You're talking about an english teacher, not a physics teacher.
I'm gonna hazard a guess that your teacher is leaning more in a kurt vonnegut direction than an albert einstein direction.
In Slaughterhouse Five, as it says, billy pilgrim has come unstuck in time, and from moment to moment finds himself living as a prisoner of war in WWII, or married and raising kids, or any number of other things. This causes him a great deal of distress until he is abducted by a race of 4th dimensional aliens (Tralfamadorians) who explain to him that linear time is just a perception that human beings have - that all moments in time exist equally, always have existed, and always will exist. Tralfamadorians see the whole of time at once, and are slightly confused by the concept of linear time. They also insist that humans are the only race they've even heard of that have a concept of free will.
It's an interesting take on predetermination but you can't read too much into it. The book is semiautobiographical - Vonnegut was a prisoner of war and survived the bombing of dresden - which was so bad that the pavement in the streets boiled. He was then forced at gunpoint to collect the charred bodies of the dead.

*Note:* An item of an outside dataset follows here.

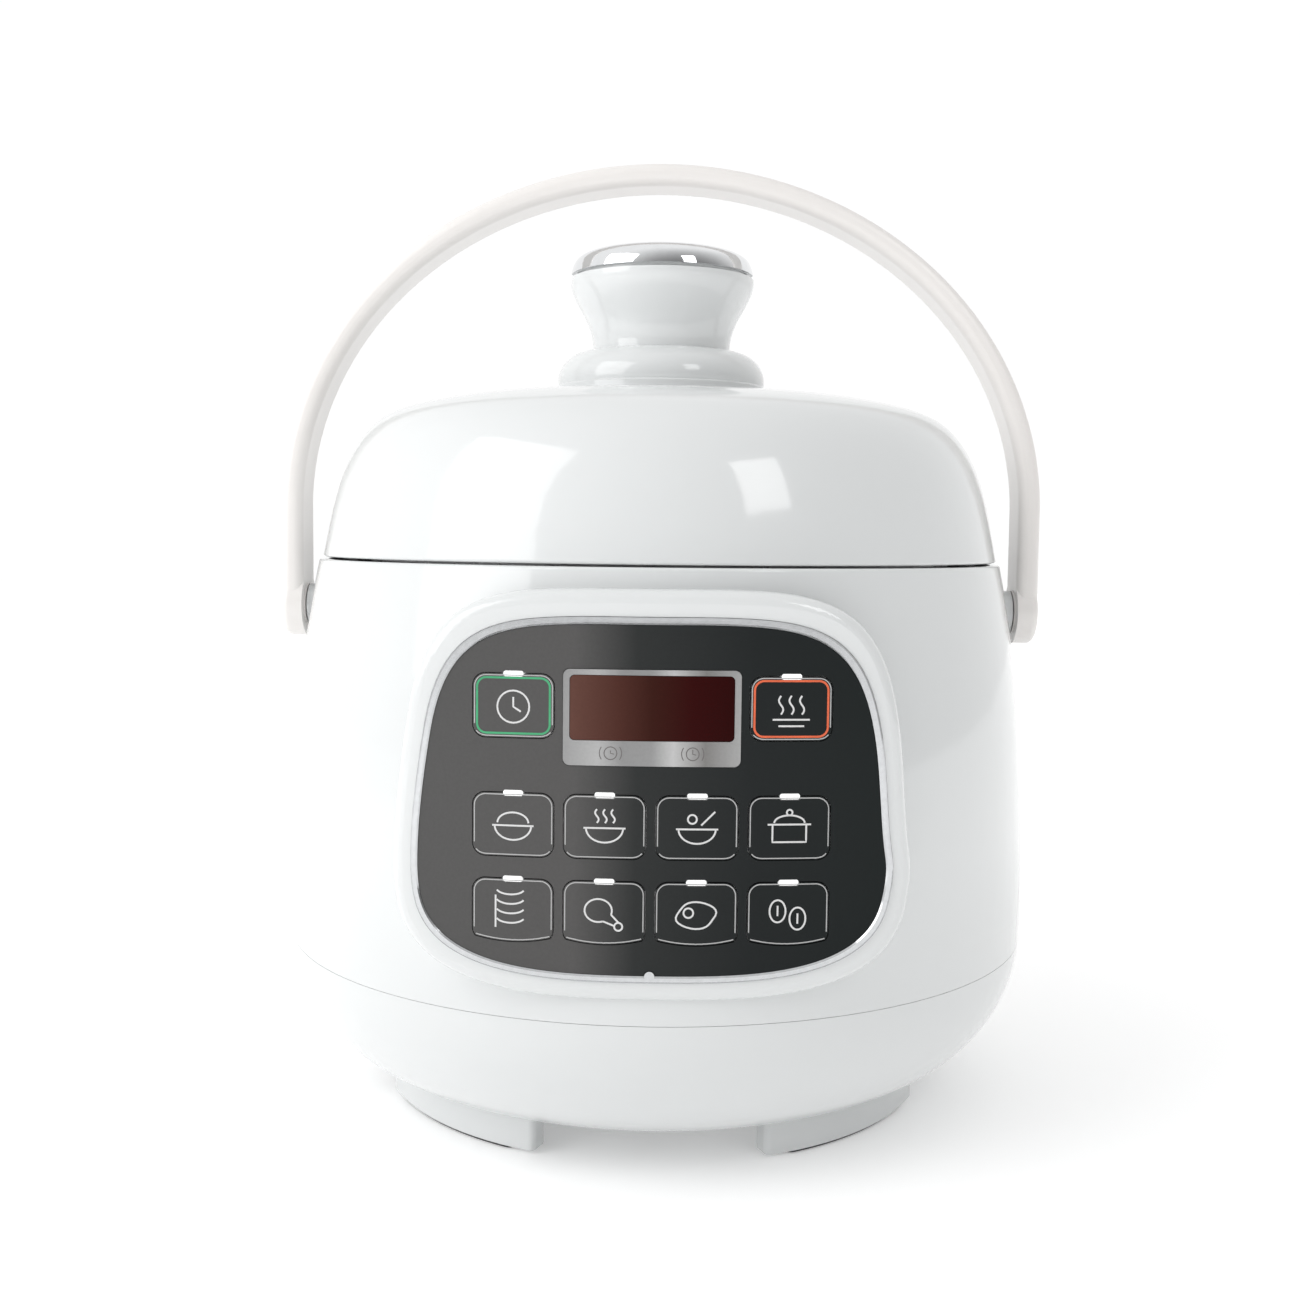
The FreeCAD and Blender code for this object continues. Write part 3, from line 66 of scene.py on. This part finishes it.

He suffered from rather severe post-traumatic stress. In one of his essays, he explains that when he was living in Cape Cod and working as a salesman for a Saab dealership, he had two big black labrador dogs. He said that every day, he'd get home from work and wrestle with the dogs for a while, and it was great.
One day he came home and his son said "Dad, you always play with the dogs but you never play with me" - so he wrestled with his son for an hour, and it was great - he said it was just like wrestling with the dogs. And he never did it again.

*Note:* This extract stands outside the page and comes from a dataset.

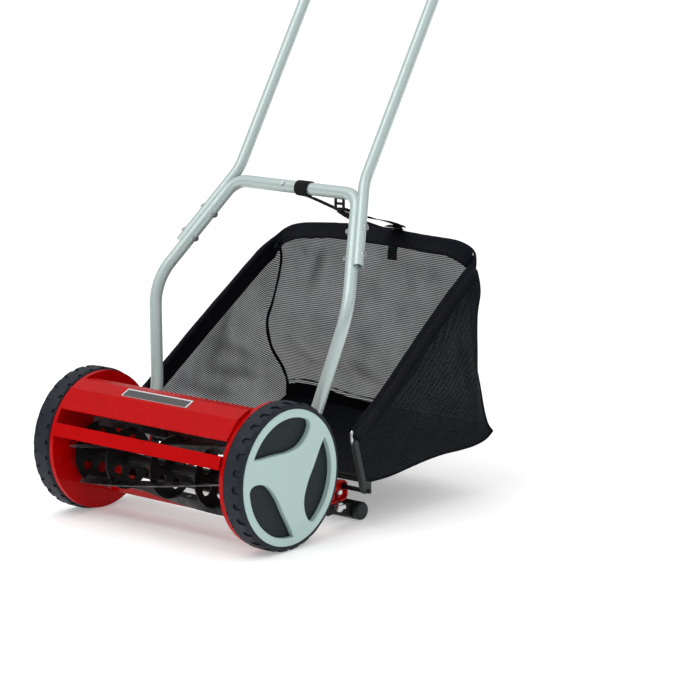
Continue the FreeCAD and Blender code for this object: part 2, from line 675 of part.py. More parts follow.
lower_envelope = swept(rounded_wire(leg + [cross], LEG_BENDS), LEG_R + 0.05)
upper = bent_tube(upper_points(), [90, TOP_BEND, TOP_BEND, 90], UPPER_R, UPPER_BORE_R)
insert = ring_x(INSERT_R, INSERT_R - 1.4, CROSS_SPLIT_X - 8, 4.0, cross.y, cross.z)
sleeve = ring_x(LEG_BORE_R + 0.3, INSERT_R - 0.3, CROSS_SPLIT_X - 8, CROSS_SPLIT_X - 0.2, cross.y, cross.z)
lower_right = make_lower(CROSS_SPLIT_X)
lower_left = mirrored(make_lower(-CROSS_SPLIT_X + 0.2)).multiFuse([sleeve, insert])
for cutter in [lower_envelope, mirrored(lower_envelope)] + both(joint_bolts):
    upper = upper.cut(cutter)
leg_bolts, leg_nuts = [], []
inner_face = LEG_PATH[0][0] - LEG_R
for y, z in LEG_BOLTS:
    shank = rod_x(LEG_BOLT_R, inner_face - 6, PLATE_OUT, y, z)
    leg_bolts.append(shank.fuse(rod_x(6.0, PLATE_OUT, PLATE_OUT + 3.4, y, z)).removeSplitter())
    nut = hexagon_x(10.0, inner_face - 5, inner_face + 0.2, y, z)
    leg_nuts.append(nut.cut(rod_x(LEG_BOLT_R, 160, 180, y, z)))
for cutter in joint_bolts + leg_bolts + joint_nuts + leg_nuts + [split_screw, split_head]:
    lower_right = lower_right.cut(cutter)
for cutter in [mirrored(s) for s in joint_bolts + leg_bolts + joint_nuts + leg_nuts] + [split_screw]:
    lower_left = lower_left.cut(cutter)
plug_direction = unit(leg[1] - leg[0])
plug_end = leg[0] - plug_direction * 3.0
plug = rod_between(plug_end, leg[0], LEG_R).fuse(
    rod_between(leg[0], leg[0] + plug_direction * 6.0, LEG_BORE_R)).removeSplitter()
plug = plug.cut(prism_x([(0, 0), (150, 0), (150, 200), (0, 200)], PLATE_IN - 0.05, 210))
grip = ring_x(GRIP_R, UPPER_R, -GRIP_HALF, GRIP_HALF, TOP_Y, TOP_Z)
grip = grip.makeFillet(5.0, [e for e in grip.Edges if isinstance(e.Curve, Part.Circle)
                             and e.Curve.Radius > GRIP_R - 0.1])

save("lower_handle_right", lower_right)
save("lower_handle_left", lower_left)
save("upper_handle", upper)
save("handle_grip", grip)
save("handle_bolts", *both(joint_bolts))
save("handle_nuts", *both(joint_nuts))
save("leg_bolts", *both(leg_bolts))
save("leg_nuts", *both(leg_nuts))
save("leg_plugs", *both([plug]))
save("crossbar_screw", split_screw.fuse(split_head).removeSplitter())


# ------------------------------------------------------------------ grass bag
mouth_front = vec(0, *MOUTH_FRONT)
mouth_top = vec(0, *MOUTH_TOP)
mouth_up = unit(mouth_top - mouth_front)
mouth_out = vec(0, -mouth_up.z, mouth_up.y)         # out of the bag, towards the handle
mouth_length = (mouth_top - mouth_front).Length


def mouth_point(x, up, out=0.0):
    """A point across and up the mouth's plane."""
    return mouth_front + vec(x, 0, 0) + mouth_up * up + mouth_out * out


def make_wire():
    """Round wire of the mouth: two sides and a top, bent down into the side channels."""
    inset = 7.0
    right = [vec(CHANNEL_X[0] + 4.5, 157.0, 140.0), mouth_point(BAG_FRONT_HALF - 2, 2, BAND_T / 2),
             mouth_point(BAG_TOP_HALF - inset, mouth_length - 6 - inset, BAND_T / 2)]
    left = [vec(-p.x, p.y, p.z) for p in reversed(right)]
    return right + left, [12, 34, 34, 12]


def make_band():
    """The padded fabric sleeve round the wire, a flat band on three sides of the mouth."""
    def corners(inset, low):
        top = mouth_length + BAND_W / 2 - 8 - inset
        return [mouth_point(BAG_FRONT_HALF + 4 - inset, low), mouth_point(BAG_TOP_HALF - inset, top),
                mouth_point(-BAG_TOP_HALF + inset, top), mouth_point(-BAG_FRONT_HALF - 4 + inset, low)]
    outer = Part.Face(rounded_outline(corners(0.0, 8.0), [1, 40, 40, 1]))
    inner = Part.Face(rounded_outline(corners(BAND_W, -30.0), [1, 22, 22, 1]))
    return outer.cut(inner).extrude(mouth_out * BAND_T)


def sheet_across(y0, z0, y1, z1, half):
    """A flat panel right across the bag, from one (y, z) line to another."""
    dy, dz = y1 - y0, z1 - z0
    length = math.hypot(dy, dz)
    ny, nz = -dz / length * CLOTH_T, dy / length * CLOTH_T
    return prism_x([(y0, z0), (y1, z1), (y1 + ny, z1 + nz), (y0 + ny, z0 + nz)], -half, half)


def make_channel():
    """Side channel that holds the wire's end and hooks over the mower's bag rod."""
    room = BAG_ROD_NECK_R + 0.3
    top = BAG_ROD_Z + room
    outline = [(147, 160), (156, 163), (178, 88), (191.5, 85), (192, 66), (BAG_ROD_Y + room, 66),
               (BAG_ROD_Y + room, top), (BAG_ROD_Y - room, top), (BAG_ROD_Y - room, 66), (176, 66),
               (170, 80)]
    return prism_x(outline, *CHANNEL_X)


wire_points, wire_bends = make_wire()
wire = bent_tube(wire_points, wire_bends, WIRE_R)
wire_room = bent_tube(wire_points, wire_bends, WIRE_R + 0.1)
channel = make_channel().cut(wire_room)
front_rod = rod_x(3.0, -CHANNEL_X[0], CHANNEL_X[0], 171.0, 95.0)
SIDE_X = (236.0, 238.0)
side_outline = [(BAG_FLOOR_FRONT[0], BAG_FLOOR_FRONT[1] + 2), BAG_REAR_LOW, (507, 446),
                (MOUTH_TOP[0] - 1, MOUTH_TOP[1] - 4), (MOUTH_FRONT[0] + 14, MOUTH_FRONT[1] + 9),
                (MOUTH_FRONT[0] + 14, 150)]
side_panel = prism_x(side_outline, *SIDE_X)
half_in = SIDE_X[0] - 0.2
floor = sheet_across(*BAG_FLOOR_FRONT, BAG_REAR_LOW[0] - 4, BAG_REAR_LOW[1], half_in)
back = sheet_across(BAG_REAR_LOW[0] - 1, BAG_REAR_LOW[1] + 3, MOUTH_TOP[0] + 5, MOUTH_TOP[1] - 4,
                    half_in)

save("bag_wire", wire)
save("bag_binding", make_band().cut(wire_room))
save_pair("bag_side", side_panel)
save("bag_back", back)
save("bag_floor", floor)
save("bag_channels", *both([channel]))
save("bag_front_rod", front_rod)
bag_rod = rod_x(BAG_ROD_NECK_R, -BAG_ROD_HALF, BAG_ROD_HALF, BAG_ROD_Y, BAG_ROD_Z)
bag_rod = bag_rod.multiFuse([
    rod_x(BAG_ROD_R, -BAG_ROD_NECK_X, BAG_ROD_NECK_X, BAG_ROD_Y, BAG_ROD_Z),
    rod_x(BAG_ROD_MID_R, -BAG_ROD_MID_HALF, BAG_ROD_MID_HALF, BAG_ROD_Y, BAG_ROD_Z)])
save("bag_rod", bag_rod.removeSplitter())

# strap between the handle's cross-bar and the top of the bag
strap_x = (STRAP_X[0] + STRAP_X[1]) / 2
loop = ring_x(LEG_R + 0.2 + STRAP_T, LEG_R + 0.2, *STRAP_X, cross.y, cross.z)
strap_half = 9.0
strap_top = vec(strap_x, cross.y + 3, cross.z - LEG_R - STRAP_T - 1.6)
strap_low = mouth_point(54.0, mouth_length + 7.5, BAND_T + 1.0)
buckle_low = vec(BUCKLE_X[0] + 12, cross.y + 18, cross.z - 38)


def strand(start, end, half):
    """One straight run of webbing, from one cross-wise end to the other."""
    wires = []
    for point in (start, end):
        corners = [point + vec(half * a, 0, STRAP_T / 2 * b)
                   for a, b in ((-1, -1), (1, -1), (1, 1), (-1, 1))]
        wires.append(Part.makePolygon(corners + corners[:1]))
    return Part.makeLoft(wires, True, True)


buckle = Part.makeBox(BUCKLE_X[1] - BUCKLE_X[0], 6, 26, vec(BUCKLE_X[0], cross.y + 15, cross.z - 36))
for slot_z in (-33, -17):
    buckle = buckle.cut(Part.makeBox(18, 10, 4, vec(BUCKLE_X[0] + 3, cross.y + 13, cross.z + slot_z)))
save("strap_loop", loop)
strands = [strand(strap_top, strap_low, strap_half), strand(buckle_low, strap_low + vec(20, 0, 1), 8.0)]
save("bag_strap", *strands)
save("strap_buckle", buckle)
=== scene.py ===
import json
import math

import bpy
import numpy as np
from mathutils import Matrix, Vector, noise


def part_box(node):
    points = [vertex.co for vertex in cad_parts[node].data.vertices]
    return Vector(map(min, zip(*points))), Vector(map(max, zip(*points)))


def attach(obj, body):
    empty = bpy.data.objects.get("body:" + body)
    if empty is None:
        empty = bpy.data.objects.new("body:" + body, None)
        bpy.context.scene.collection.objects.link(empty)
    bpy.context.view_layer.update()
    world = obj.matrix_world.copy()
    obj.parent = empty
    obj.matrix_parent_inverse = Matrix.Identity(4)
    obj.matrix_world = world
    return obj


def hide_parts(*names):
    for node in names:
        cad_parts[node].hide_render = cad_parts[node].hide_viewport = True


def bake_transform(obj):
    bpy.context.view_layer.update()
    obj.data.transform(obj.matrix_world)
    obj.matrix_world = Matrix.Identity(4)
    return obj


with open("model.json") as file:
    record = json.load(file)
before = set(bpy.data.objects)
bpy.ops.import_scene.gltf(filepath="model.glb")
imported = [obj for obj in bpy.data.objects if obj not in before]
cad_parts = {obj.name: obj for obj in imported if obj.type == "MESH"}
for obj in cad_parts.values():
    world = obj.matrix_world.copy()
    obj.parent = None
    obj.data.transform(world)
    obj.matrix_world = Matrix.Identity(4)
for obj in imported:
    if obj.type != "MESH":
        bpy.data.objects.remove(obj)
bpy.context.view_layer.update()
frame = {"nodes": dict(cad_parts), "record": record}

# A reel mower with a net grass bag. Lengths below are millimetres counted from the wheel axle, as
# the mower is drawn: X across, +Y to the rear, Z up from the floor. place() turns them into metres.
MM = 0.001
wheel_low, wheel_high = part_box("wheel_right")
AXLE_Y = (wheel_low.y + wheel_high.y) / 2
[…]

What Vonnegut is saying - and it gets explained further in Sirens of Titan - is that things just happen. Life is filled with good moments and bad moments and all of these moments, objectively, are both meaningless and inevitable. The way to survive - at least if you're billy pilgrim - is to focus on the good moments and ignore the bad moments.
English teachers are often bad at physics, and fair at philosophy.